Allowing for Unicode characters opened a new Pandora box, creating a situation that is unsolvable — either we keep the new names, making almost every string of characters potentially ambiguous, or we return to the state where ASCII-only names are the only ones usable.
Also, differentiating between ASCII and non-ASCII names doesn't solve the thing. Imagine what if the legitimate address is already in a non-ASCII script.
Some people in this threat seem almost eager to throw out any attempt at respecting cultures other than their own using the earliest convenient excuse.
Excluding EBCDIC, which has the same characters, can you name a major character set that doesn't start with a carbon copy of ASCII? Shift JIS starts with ASCII. Big5 starts with ASCII. Every code page starts with ASCII. Unicode, of course, starts with ASCII. Look at just about any (physical) keyboard for any language and it will support ASCII.
A proper fix would keep the domain name human-readable but differentiate between the ASCII and homoglyph versions.
How? Not my job to figure that out. If you want a random idea: the homoglyphs could be rendered differently (i.e. make the font disambiguate them). That's probably not a perfect solution but I'm not getting paid to do this.

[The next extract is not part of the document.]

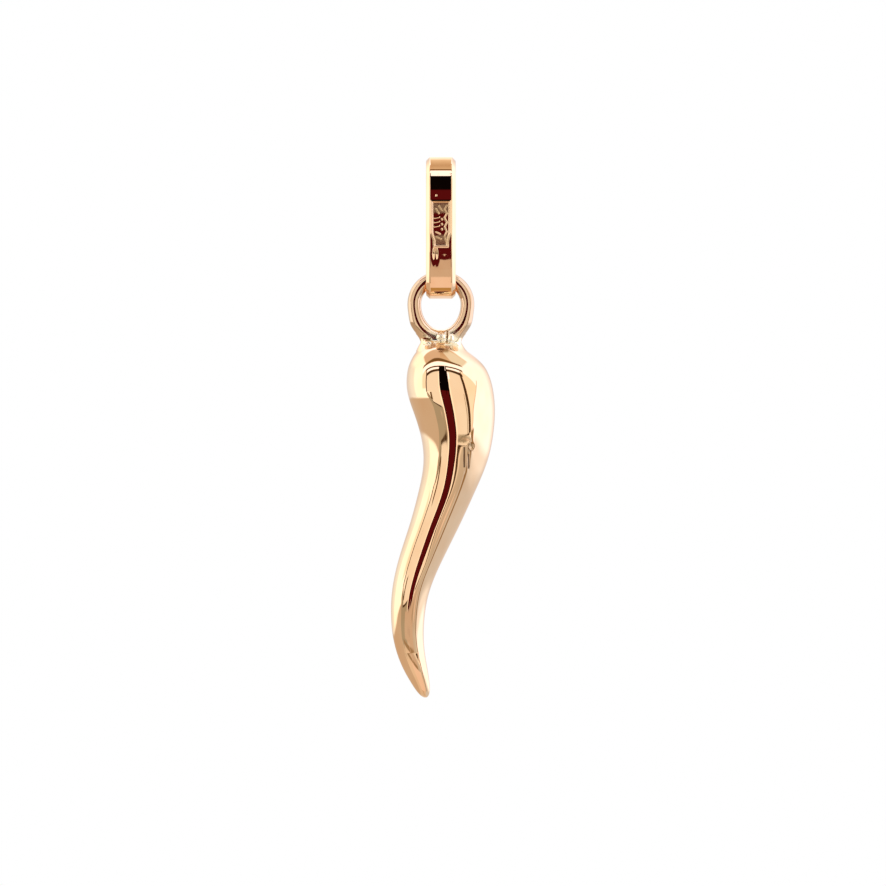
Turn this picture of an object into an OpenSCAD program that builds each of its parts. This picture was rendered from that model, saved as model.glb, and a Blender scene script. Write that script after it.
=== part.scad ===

> Block a label made entirely of Latin-look-alike Cyrillic letters when the TLD is not an IDN (i.e. this check is ON only for TLDs like 'com', 'net', 'uk', but not applied for IDN TLDs like рф.
That's neither "ridiculously clever", nor it will make (non-nefarious) IDN domains ununsable.
However it seems they don't flat out block all IDN domains but only those containing the homoglyphs. IUIC they also don't block domains containing Cyrillic homoglyphs alongside other Cyrillic characters.
This seems somewhat reasonable. I still think rendering Cyrillic in a way that makes alphabet mismatches more obvious would be a better and more future-proof solution.